Running with CPU Only

bash
./localscore -m path/to/model.gguf --cpu

Send Results Automatically

bash
./localscore -m path/to/model.gguf -y

Run Each Test 4 Times

bash
./localscore -m path/to/model.gguf -e

Data Collection

When you submit benchmark results to localscore.ai, the following non-personally identifiable system information is collected:

  • CPU model and configuration
  • GPU model and configuration
  • Operating system and version
  • RAM amount
  • Benchmark performance metrics

This data helps build a comprehensive database of hardware performance for LLM inference, allowing users to compare different setups and make informed decisions.

Limitations

  • Windows File Size: Due to Windows limitations, llamafile's larger than 4GB will not run directly.
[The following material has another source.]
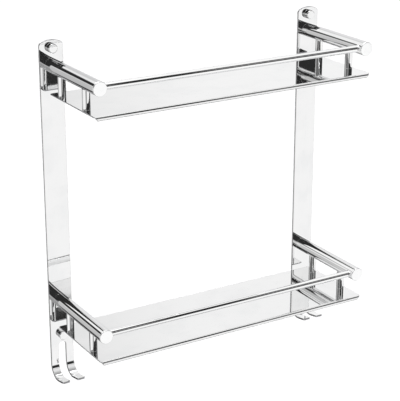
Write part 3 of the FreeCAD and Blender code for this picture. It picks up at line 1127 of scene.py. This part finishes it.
class RACK_OT_hardware(bpy.types.Operator):
    """Fit the screws, washers and threaded plugs"""

    bl_idname = "rack.hardware"
    bl_label = "Screws and Washers"

    def execute(self, context):
        upright = turned_steel("turned screw steel", rings=(500.0, 500.0, 2500.0))
        level = turned_steel("turned plug steel", rings=(500.0, 2500.0, 500.0))
        for tier in TIERS:
            make_shelf_screws(tier, upright)
            make_shelf_washers(tier, upright)
            for side in SIDES:
                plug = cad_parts[f"{tier}_{side}_arm_plug"]
                for holder in plug.material_slots:
                    holder.material = level
        make_arm_screws(level)
        return {"FINISHED"}


class RACK_OT_stage(bpy.types.Operator):
    """Set out the floor, the studio dome and the camera"""

    bl_idname = "rack.stage"
    bl_label = "Stage"

    def execute(self, context):
        stage = context.scene.rack_stage
        make_floor(stage)
        make_dome(stage)
        make_camera(stage)
        context.scene.view_settings.view_transform = "Standard"
        return {"FINISHED"}


OPERATORS = (
    RACK_OT_wall_plates, RACK_OT_arms, RACK_OT_arm_caps, RACK_OT_posts, RACK_OT_rails,
    RACK_OT_shelves, RACK_OT_cap_nuts, RACK_OT_hardware, RACK_OT_stage)


class RACK_PT_panel(bpy.types.Panel):
    """Lists the steps that build the rack"""

    bl_label = "Wall Rack"
    bl_idname = "RACK_PT_panel"
    bl_space_type = "VIEW_3D"
    bl_region_type = "UI"
    bl_category = "Wall Rack"

    def draw(self, context):
        for operator in OPERATORS:
            self.layout.operator(operator.bl_idname)
        for group in GROUPS:
            box = self.layout.box()
            settings = getattr(context.scene, group)
            for name in settings.__annotations__:
                box.prop(settings, name)


GROUPS = {"rack_sizes": RackSizes, "rack_finish": RackFinish, "rack_stage": RackStage}
CLASSES = (*GROUPS.values(), *OPERATORS, RACK_PT_panel)


def register():
    for item in CLASSES:
        bpy.utils.register_class(item)
    for name, group in GROUPS.items():
        setattr(bpy.types.Scene, name, PointerProperty(type=group))


def unregister():
    for name in GROUPS:
        delattr(bpy.types.Scene, name)
    for item in reversed(CLASSES):
        bpy.utils.unregister_class(item)


def main():
    register()
    for operator in OPERATORS:
        group, name = operator.bl_idname.split(".")
        getattr(getattr(bpy.ops, group), name)()


if __name__ == "__main__":
    main()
Windows users should use LocalScore as a standalone utility and pass in models in GGUF format.
  • Single-GPU Focus: Currently, LocalScore only supports single-GPU setups, which represents the most practical approach for most users running LLMs locally.
  • Early Development: LocalScore is in relatively early development, so you may encounter occasional issues. Please file a GitHub issue if you encounter any problems.

Troubleshooting

Check out the Troubleshooting doc for common issues and solutions.

Contributing

Contributions are welcome! See the main Llamafile README for building instructions and development guidelines.

Acknowledgements

LocalScore was created with support from Mozilla Builders and builds upon the excellent work of:

License

LocalScore is released under the MIT License.